=== Data excerpt ===

========================================================================

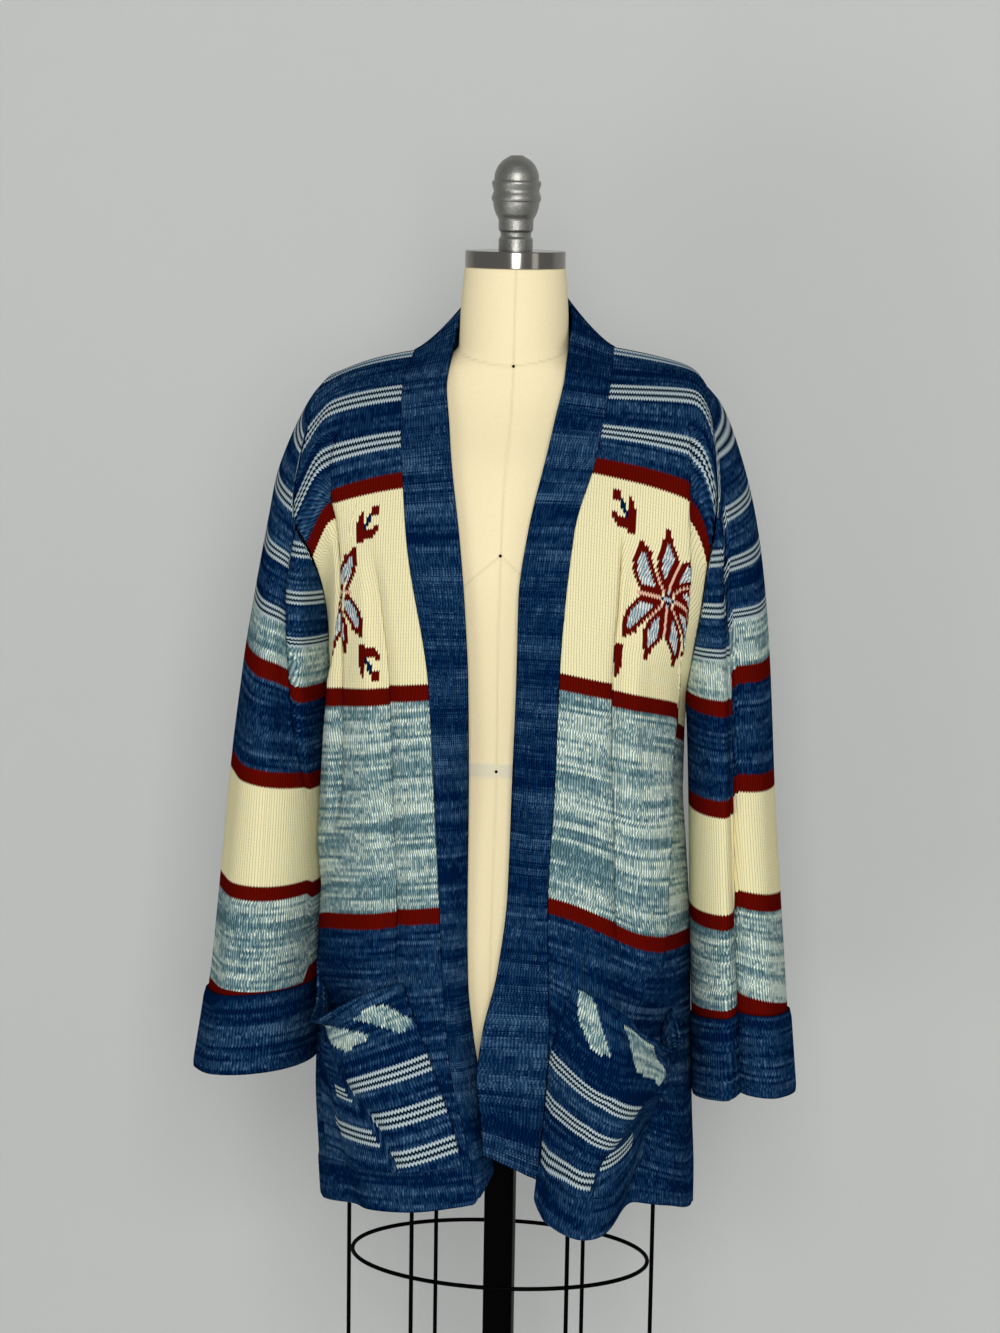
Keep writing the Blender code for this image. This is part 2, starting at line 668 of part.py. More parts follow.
def pocket_grid(side):
    """A pocket is its front's own points moved out, and its lip sags open."""
    sizes = POCKETS[side]
    rows = []
    for down in spread(0.0, 1.0, POCKET_ROWS):
        row = []
        for place in spread(0.0, 1.0, POCKET_COLUMNS):
            inner = between(sizes["inner_top"], sizes["inner_foot"], down)
            across = between(inner, between(sizes["outer_top"], sizes["outer_foot"], down), place)
            mouth = between(sizes["mouth_inner"], sizes["mouth_outer"], place)
            run = between(mouth, sizes["foot"], down)
            point = front_point(side, across, run)
            beside = front_point(side, across + 0.02, run) - front_point(side, across - 0.02, run)
            below = front_point(side, across, run + 0.01) - front_point(side, across, run - 0.01)
            out = beside.cross(below).normalized() * -sign_of(side)
            sag = sizes["sag"] * (1 - down) ** 2.2
            sag *= bump(place - sizes["sag_at"], sizes["sag_width"], sizes["sag_width"])
            row.append(point + out * (CLOTH + POCKET_LIFT + 0.4 * sag) + Vector((0, -0.8, -0.4)) * sag)
        rows.append(row)
    return rows


# ---------------------------------------------------------------- Blender objects
def clear_scene():
    for thing in list(bpy.data.objects):
        bpy.data.objects.remove(thing)
    for group in list(bpy.data.collections):
        bpy.data.collections.remove(group)


def make_material(name):
    colour, roughness, metallic = COLOURS[name]
    material = bpy.data.materials.get(name) or bpy.data.materials.new(name)
    material.use_nodes = True
    shader = material.node_tree.nodes["Principled BSDF"]
    shader.inputs["Base Color"].default_value = (*colour, 1.0)
    shader.inputs["Roughness"].default_value = roughness
    shader.inputs["Metallic"].default_value = metallic
    return material


def add_object(name, data, colour, group):
    thing = bpy.data.objects.new(name, data)
    data.materials.append(make_material(colour))
    group.objects.link(thing)
    return thing


def mesh_from(shape, name):
    mesh = bpy.data.meshes.new(name)
    shape.to_mesh(mesh)
    shape.free()
    return mesh


def loft(rows, closed=False, capped=False):
    """A bmesh skin over rows of points; closed joins the ends of every row, capped fills the end rows."""
    shape = bmesh.new()
    grid = [[shape.verts.new(point) for point in row] for row in rows]
    width = len(rows[0])
    for upper, lower in zip(grid, grid[1:]):
        for i in range(width if closed else width - 1):
            j = (i + 1) % width
            shape.faces.new((upper[i], upper[j], lower[j], lower[i]))
    if capped:
        shape.faces.new(grid[0])
        shape.faces.new(grid[-1])
    shape.normal_update()
    bmesh.ops.recalc_face_normals(shape, faces=shape.faces)
    return shape


def add_cloth(name, rows, colour, group, closed=False, wall=CLOTH):
    """An open surface given the thickness of its cloth."""
    thing = add_object(name, mesh_from(loft(rows, closed), name), colour, group)
    shell = thing.modifiers.new("cloth", "SOLIDIFY")
    shell.thickness = wall
    shell.offset = 0.0
    thing.data.shade_smooth()
    return thing


def add_garment(group):
    for side in ("right", "left"):
        add_cloth(f"front_{side}", front_grid(side), "cream", group)
        add_cloth(f"sleeve_{side}", sleeve_grid(side), "cream", group, closed=True)
        add_cloth(f"cuff_{side}", cuff_grid(side), "marl_blue", group, closed=True)
        add_cloth(f"pocket_{side}", pocket_grid(side), "marl_blue", group)
    add_cloth("back", back_grid(), "cream", group)
    add_cloth("front_band", band_grid(), "marl_blue", group, wall=BAND_CLOTH)


def add_torso(group):
    """The canvas-covered trunk and neck: one smooth closed loft of ovals."""
    sides = 36
    rows = []
    for i, low in enumerate(TORSO[:-1]):
        parts = 3 if TORSO[i + 1]["z"] - low["z"] > 0.05 else 1
        for part in range(parts):
            z = between(low["z"], TORSO[i + 1]["z"], part / parts)
            rows.append(read(TORSO, "z", z))
    rows.append(TORSO[-1])
    rings = []
    for row in rows:
        ring = []
        for i in range(sides):
            turn = 2 * math.pi * i / sides
            ring.append(Vector((row["width"] * math.cos(turn), row["depth"] * math.sin(turn), row["z"])))
        rings.append(ring)
    shape = loft(rings, closed=True, capped=True)
    thing = add_object("form_torso", mesh_from(shape, "form_torso"), "canvas", group)
    thing.data.shade_smooth()
    thing.data.set_sharp_from_angle(angle=math.radians(50))


def add_cap(group):
    shape = bmesh.new()
    bmesh.ops.create_cone(shape, cap_ends=True, segments=48, radius1=CAP_RADIUS, radius2=CAP_RADIUS,
                          depth=CAP_HEIGHT)
    thing = add_object("neck_cap", mesh_from(shape, "neck_cap"), "steel", group)
    thing.location.z = NECK_TOP_Z + SEAM_GAP + CAP_HEIGHT / 2
    edge = thing.modifiers.new("edge", "BEVEL")
    edge.width = 0.0008
    edge.segments = 2


def add_finial(group):
    """A turned knob: its profile runs down its outer side and is spun by a Screw modifier."""
    foot = NECK_TOP_Z + SEAM_GAP * 2 + CAP_HEIGHT
    shape = bmesh.new()
    points = [(0.0, FINIAL[-1]["height"])]
    points += [(row["radius"], row["height"]) for row in reversed(FINIAL)]
    points += [(0.0, 0.0)]
    verts = [shape.verts.new((radius, 0, height)) for radius, height in points]
    for upper, lower in zip(verts, verts[1:]):
        shape.edges.new((upper, lower))
    thing = add_object("finial", mesh_from(shape, "finial"), "silver", group)
    thing.location.z = foot
    turn = thing.modifiers.new("turn", "SCREW")
    turn.steps = turn.render_steps = 32
    turn.use_merge_vertices = True
    turn.merge_threshold = 0.00005
    turn.use_smooth_shade = True


def add_box_pole(group):
    shape = bmesh.new()
    bmesh.ops.create_cube(shape, size=1.0)
    length = TORSO_FOOT_Z - FOOT_HEIGHT - 2 * SEAM_GAP
    bmesh.ops.scale(shape, vec=(POLE_SIDE, POLE_SIDE, length), verts=shape.verts)
    thing = add_object("pole", mesh_from(shape, "pole"), "black", group)
    thing.location.z = FOOT_HEIGHT + SEAM_GAP + length / 2
    edge = thing.modifiers.new("edge", "BEVEL")
    edge.width = 0.0015
    edge.segments = 2


def add_foot(group):
    shape = bmesh.new()
    bmesh.ops.create_cone(shape, cap_ends=True, segments=64, radius1=FOOT_RADIUS, radius2=FOOT_RADIUS,
                          depth=FOOT_HEIGHT)
    thing = add_object("stand_foot", mesh_from(shape, "stand_foot"), "black", group)
    thing.location.z = FOOT_HEIGHT / 2
    edge = thing.modifiers.new("edge", "BEVEL")
    edge.width = 0.004
    edge.segments = 3


def add_wire(name, points, cyclic, group):
    """Black wire as a curve with a round section and filled ends."""
    curve = bpy.data.curves.new(name, "CURVE")
    curve.dimensions = "3D"
    curve.bevel_depth = WIRE_RADIUS
    curve.bevel_resolution = 2
    curve.use_fill_caps = True
    line = curve.splines.new("POLY")
    line.points.add(len(points) - 1)
    for point, place in zip(line.points, points):
        point.co = (*place, 1.0)
    line.use_cyclic_u = cyclic
    add_object(name, curve, "black", group)


def add_cage(group):
    """Two oval rings inside six upright wires that hang from the trunk's foot."""
    for name, height in RING_HEIGHTS.items():
        points = []
        for i in range(48):
            turn = 2 * math.pi * i / 48
            points.append((RING_WIDTH * math.cos(turn), RING_DEPTH * math.sin(turn), height))
        add_wire(f"cage_ring_{name}", points, True, group)
    top = TORSO_FOOT_Z - SEAM_GAP
    foot = RING_HEIGHTS["lower"] - 0.012
    clear = 2 * WIRE_RADIUS + SEAM_GAP
    for i, angle in enumerate((0.0, 59.7, 120.3, 180.0, 239.7, 300.3)):
        turn = math.radians(angle)
        way = Vector((math.cos(turn) / RING_WIDTH, math.sin(turn) / RING_DEPTH)).normalized()
        x = RING_WIDTH * math.cos(turn) + way.x * clear
        y = RING_DEPTH * math.sin(turn) + way.y * clear
        add_wire(f"cage_wire_{i + 1}", [(x, y, top), (x, y, foot)], False, group)


def main():
    clear_scene()
    group = bpy.data.collections.new("fair_isle_cardigan_on_form")
    bpy.context.scene.collection.children.link(group)
    add_garment(group)
    add_torso(group)
    add_cap(group)
    add_finial(group)
    add_box_pole(group)
    add_foot(group)
    add_cage(group)


main()
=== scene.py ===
import math

import bmesh
import bpy
import numpy as np
from mathutils import Matrix, Vector


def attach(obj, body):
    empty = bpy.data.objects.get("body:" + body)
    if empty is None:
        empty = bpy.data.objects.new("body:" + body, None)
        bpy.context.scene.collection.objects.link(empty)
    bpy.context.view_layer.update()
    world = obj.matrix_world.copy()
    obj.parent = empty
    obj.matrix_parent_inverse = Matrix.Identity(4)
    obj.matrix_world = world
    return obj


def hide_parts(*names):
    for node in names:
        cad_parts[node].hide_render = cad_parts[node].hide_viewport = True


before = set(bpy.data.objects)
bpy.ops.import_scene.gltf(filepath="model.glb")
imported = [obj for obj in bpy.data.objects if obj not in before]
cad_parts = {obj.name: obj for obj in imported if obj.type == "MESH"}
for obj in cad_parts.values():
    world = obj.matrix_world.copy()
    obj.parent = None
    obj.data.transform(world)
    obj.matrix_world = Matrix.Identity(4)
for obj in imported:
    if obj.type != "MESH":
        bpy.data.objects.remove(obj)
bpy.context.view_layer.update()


def addObject(name, data):
    thing = bpy.data.objects.new(name, data)
    bpy.context.scene.collection.objects.link(thing)
    return thing


def meshFrom(name, shape):
    mesh = bpy.data.meshes.new(name)
    shape.to_mesh(mesh)
    shape.free()
    mesh.shade_smooth()
    return mesh


def addPiece(name, shape, sharpAngle=None):
    mesh = meshFrom(name, shape)
    if sharpAngle is not None:
        mesh.set_sharp_from_angle(angle=math.radians(sharpAngle))
    thing = addObject(name, mesh)
    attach(thing, "root")
    return thing


# camera
camera = {
    "place": (0.3169, -2.5806, 1.600),
    "heading": 7.18,      # degrees from +Y towards -X
    "tilt": 10.06,        # degrees down
    "roll": 0.9,
    "lens": 77.0,
}


def makeCamera():
    turn, tilt, roll = (math.radians(camera[key]) for key in ("heading", "tilt", "roll"))
    ahead = Vector((-math.sin(turn) * math.cos(tilt), math.cos(turn) * math.cos(tilt), -math.sin(tilt)))
    side = Vector((math.cos(turn), math.sin(turn), 0))
    up = side.cross(ahead)
    side, up = side * math.cos(roll) + up * math.sin(roll), up * math.cos(roll) - side * math.sin(roll)
    lens = bpy.data.cameras.new("camera")
    lens.lens = camera["lens"]
    lens.sensor_width = 36
    lens.sensor_fit = "AUTO"
    thing = addObject("camera", lens)
    facing = Matrix((side, up, -ahead)).transposed().to_4x4()
    thing.matrix_world = Matrix.Translation(camera["place"]) @ facing
    bpy.context.scene.camera = thing


makeCamera()
print("camera placed")


# tables read on smooth curves, and soft steps
def curve(names, *rows):
    data = np.array(rows, float)
    if data[0, 0] > data[-1, 0]:
        data = data[::-1]
    steps = np.diff(data, axis=0) / np.diff(data[:, :1], axis=0)
    slopes = np.vstack([steps[:1], steps])
    for i in range(1, len(steps)):
        before, after = steps[i - 1], steps[i]
        both = before + after
        both[both == 0] = 1
        slopes[i] = np.where(before * after > 0, 2 * before * after / both, 0)
    return {"names": names.split(), "data": data, "slopes": slopes}


def read(table, at):
    data, slopes = table["data"], table["slopes"]
    keys = data[:, 0]
    at = np.clip(at, keys[0], keys[-1])
    low = np.clip(np.searchsorted(keys, at, side="right") - 1, 0, len(keys) - 2)
    span = keys[low + 1] - keys[low]
    t = (at - keys[low]) / span
    found = {}
    for i, name in enumerate(table["names"]):
        found[name] = (data[low, i] * (1 + 2 * t) * (1 - t) ** 2 + data[low + 1, i] * t * t * (3 - 2 * t)
                       + slopes[low, i] * span * t * (1 - t) ** 2
                        - slopes[low + 1, i] * span * t * t * (1 - t))
    return found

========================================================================

=== Aim ===
Copy out exactly the lines from the one containing "x = RING_WIDTH" to the one containing "obj.parent = None", both ends inclusive.

=== Response to this exercise ===
        x = RING_WIDTH * math.cos(turn) + way.x * clear
        y = RING_DEPTH * math.sin(turn) + way.y * clear
        add_wire(f"cage_wire_{i + 1}", [(x, y, top), (x, y, foot)], False, group)


def main():
    clear_scene()
    group = bpy.data.collections.new("fair_isle_cardigan_on_form")
    bpy.context.scene.collection.children.link(group)
    add_garment(group)
    add_torso(group)
    add_cap(group)
    add_finial(group)
    add_box_pole(group)
    add_foot(group)
    add_cage(group)


main()
=== scene.py ===
import math

import bmesh
import bpy
import numpy as np
from mathutils import Matrix, Vector


def attach(obj, body):
    empty = bpy.data.objects.get("body:" + body)
    if empty is None:
        empty = bpy.data.objects.new("body:" + body, None)
        bpy.context.scene.collection.objects.link(empty)
    bpy.context.view_layer.update()
    world = obj.matrix_world.copy()
    obj.parent = empty
    obj.matrix_parent_inverse = Matrix.Identity(4)
    obj.matrix_world = world
    return obj


def hide_parts(*names):
    for node in names:
        cad_parts[node].hide_render = cad_parts[node].hide_viewport = True


before = set(bpy.data.objects)
bpy.ops.import_scene.gltf(filepath="model.glb")
imported = [obj for obj in bpy.data.objects if obj not in before]
cad_parts = {obj.name: obj for obj in imported if obj.type == "MESH"}
for obj in cad_parts.values():
    world = obj.matrix_world.copy()
    obj.parent = None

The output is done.